■ PROBLEM DETAILS
Going through the material below, please gather all lines with the word "this" in them.

··· DATA PROVIDED ···

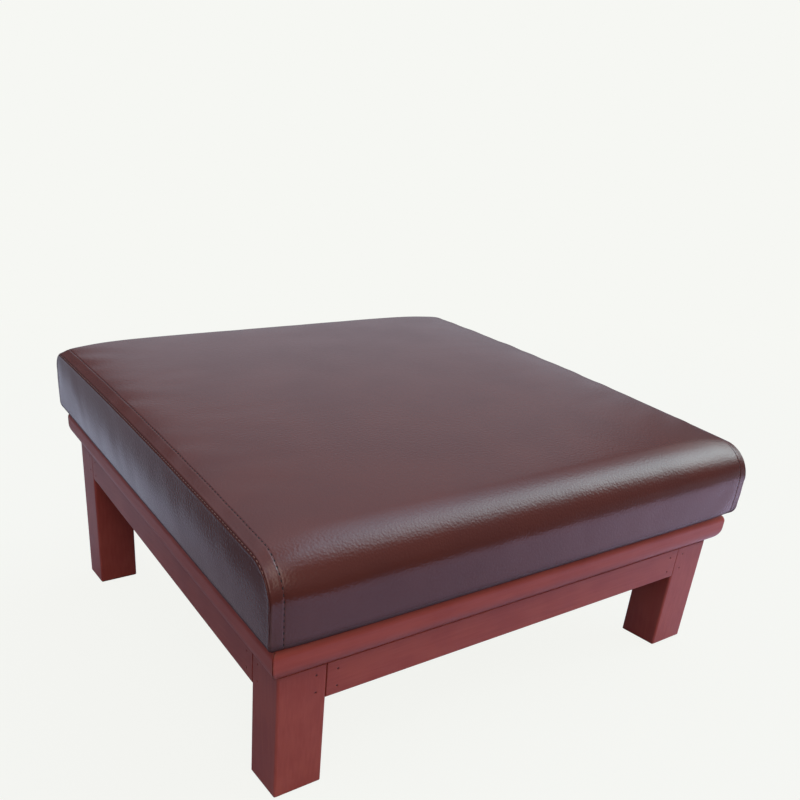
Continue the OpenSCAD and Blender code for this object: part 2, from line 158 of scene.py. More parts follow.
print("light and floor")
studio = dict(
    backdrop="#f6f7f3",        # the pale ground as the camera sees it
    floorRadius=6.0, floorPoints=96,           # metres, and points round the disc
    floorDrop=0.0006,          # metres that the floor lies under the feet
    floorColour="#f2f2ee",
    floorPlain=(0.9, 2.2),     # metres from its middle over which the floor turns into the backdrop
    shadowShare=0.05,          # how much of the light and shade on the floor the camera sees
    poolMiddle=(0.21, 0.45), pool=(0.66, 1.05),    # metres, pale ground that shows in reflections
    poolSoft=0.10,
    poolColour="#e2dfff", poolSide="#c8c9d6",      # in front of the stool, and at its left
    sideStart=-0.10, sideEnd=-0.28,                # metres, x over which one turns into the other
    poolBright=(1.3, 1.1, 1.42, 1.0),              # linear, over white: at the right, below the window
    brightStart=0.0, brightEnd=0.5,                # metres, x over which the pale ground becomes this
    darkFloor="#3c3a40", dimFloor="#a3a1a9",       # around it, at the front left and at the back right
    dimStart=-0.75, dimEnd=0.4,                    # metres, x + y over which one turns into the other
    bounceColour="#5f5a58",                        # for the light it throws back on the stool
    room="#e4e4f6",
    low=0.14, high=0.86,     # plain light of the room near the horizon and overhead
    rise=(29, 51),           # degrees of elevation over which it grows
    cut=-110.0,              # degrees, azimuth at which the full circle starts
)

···

■ RESULT OF THE EXERCISE
Continue the OpenSCAD and Blender code for this object: part 2, from line 158 of scene.py. More parts follow.
    brightStart=0.0, brightEnd=0.5,                # metres, x over which the pale ground becomes this